As aberrações não se limitam a isso quando o assunto é a Amazônia. Alcançam também o monitoramento de dados referentes à região. O INPE (Instituto Nacional de Pesquisas Espaciais), que tem o melhor sistema de monitoramento do mundo, inclusive tendo inspirado a criação de sistemas similares noutros países, teve seus dados questionados por quem sequer entende do que está falando. É algo surreal! Pior: o governo federal estuda contratar sistema privado muito inferior de monitoramento para fazer o que o Inpe fazia melhor que todos e sem cobrar nada. É algo ridículo, oneroso e escandaloso. O governo federal, comprometido sabe-se lá com quais interesses, pretende gastar dinheiro público com serviço que já dispõe com excelência quando deveria estar evitando esse tipo de gasto. Mas nem assim, pagando, consegue camuflar os danos cometidos ao meio ambiente amazônico. É insultuoso o obscurantismo político em relação à Amazônia, inclusive afetando a Zona Franca de Manaus, pois a disposição do atual governo federal em relação ao modelo não é nada animador.

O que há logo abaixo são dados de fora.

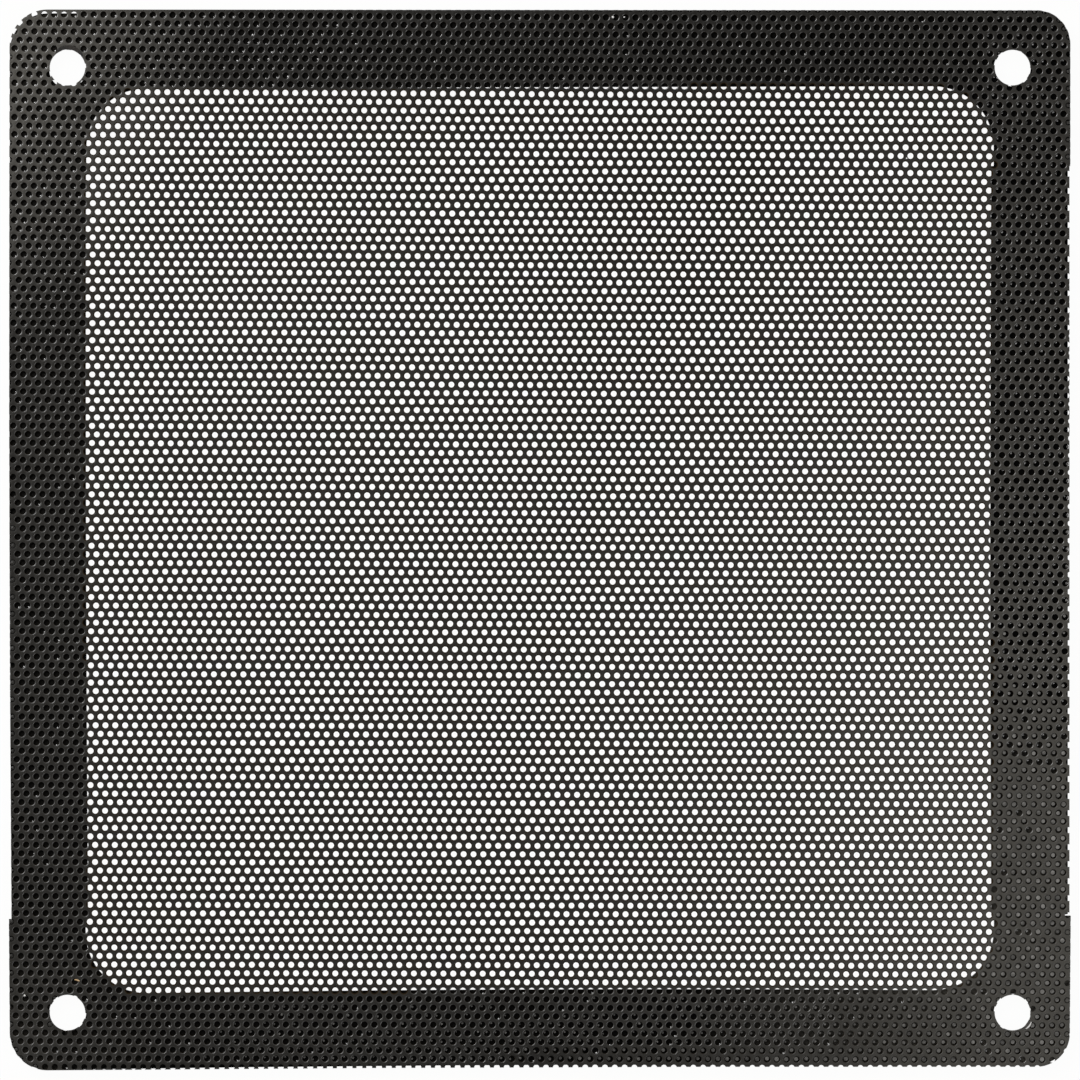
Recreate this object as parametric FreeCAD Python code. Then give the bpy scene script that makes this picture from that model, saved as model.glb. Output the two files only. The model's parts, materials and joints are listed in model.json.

O obscurantismo é, não raro, fomentador da insegurança, dos extremismos e de sub-humanos processos logospiratas. Quando toma dimensão sistêmica, o obscurantismo gera sociedades subdesenvolvidas, entrevadas culturalmente, exclusoras politicamente, de grande dependência econômica de países-metrópoles; sociedades marcadas por extremas injustiças e desigualdades sociais, pela corrupção institucional, sendo profundamente impactadas pela criminalidade e pelo encarceramento em massa. A única abordagem de controle social no trato dos desviantes oriundos da realidade de vulnerabilidade social é a repressiva-carcerária ou via direita da criminosa assepsia social. Aos cleptocratas, todavia, aplica-se a lentidão processual, abusam-se dos recursos e dos artifícios legais, descobrem-se “brechas na lei” e “interpretações mais favoráveis” até que, ao final, concede-se o prêmio da impunidade. É o viciado ciclo do obscurantismo cúmplice da insegurança pública.